Newscape – Despite all the free information, people still pay to use their preferred print medium. This may be because they trust the source, value the filtering or prefer “packaged news”. It suggests that information providers need to find new ways to add value all the time. Spotify is not about legal access to music – it is about seeing the music preferences of all of your friends. There will be a “tyranny of transparency”.

Control, access and authority – We were urged to consider a number of recent developments – copyright in music, unbundling, NetFlix, ZipCar and peer-to-peer collaboration. There was a nice image of lots of yellow Lego brick model heads all with different faces. He advised of the “loss of default expert” status and said that “sharing is the new owning”. He mentioned the famous McKinsey report which warned those industries that are still trading on information asymmetries (real estate/property industry watch out especially!).

Freemiums – There was a move towards things that “feel like free” – with LinkedIn and Skype and various online games providing free access to allow users to become familiar with and then reliant upon systems before payment was required. The key is to capture large volumes before charging as the value paradigm is changing. Do things for free and get a 50% conversion rate to the next (paying) level.

Nowness – There are new roles in the digital ecosystem – and real time has taken over with virtual services and “hangouts” increasing. He showed a video of a FedEx delivery man throwing a package – to illustrate that everything is observed and recorded.
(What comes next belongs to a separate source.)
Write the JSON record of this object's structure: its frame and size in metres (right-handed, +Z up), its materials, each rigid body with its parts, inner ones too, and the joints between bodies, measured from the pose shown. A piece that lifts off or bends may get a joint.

I liked his idea of organisations having “Chief Mavericks”. He said that the law model – where lawyers produce content – will be challenged as it was based on scarcity and we are now in a digital society where information is ubiquitous.

New business models – He then offered some observations on “rethinking the legal business model”, asked us “how visual are you?” and pointed to:

  • Influence and reputation
  • New ways to get paid (e.g. Facebook credits, currency for “likes”)
  • Immediacy
  • Personalisation
  • Attention
  • Interpretation

He talked about the changes endemic in moving from a world of “people of the book” to one of “people of the screen” and noted that you cannot outsource creativity, trust and human relationships.  And, in what must have been like balm to the lawyers in the room, he said that “trust is the new currency”. He explained that MIT had put its entire course library on line and available to all – yet still received a 38% increase in requests to attend – people don’t want the knowledge, but the experience.

From the age of software to the age of data – Following the mantra of digital PR he asked us how we were monitoring our on-line reputations and said we must move to “data curation” and quoted Umair Haque (HBR) on the need to shift “from value chain to value circles”. He said we are all content businesses, brands who publish and that interaction comes before transaction. Return on Investment is being replaced with Return on Involvement, and commoditisation with collaboration.

 To summarise, he mentioned Social, Local, Mobile, Video – and all at speed. That “like economics” will dominate (we need to find new reasons why people come to us), trust the new currency, data the new oil, to consider return on involvement, to seek interaction before transaction and to accept the loss of control. I am sure that I have not done justice to this startling presentation nor its presenter. And while it may seem like a stream of sound bytes, he did provide examples and elaboration (usually with some form of video illustration) of all the points. I have already downloaded his Futurist App. Originally, I had decided that – on reflection – I did not fear the future. And after these talks I decided that I was actually quite excited about the possibilities ahead. Yet I suspect there will be those in the audience who were thinking of that Chinese curse “May you live in interesting times”.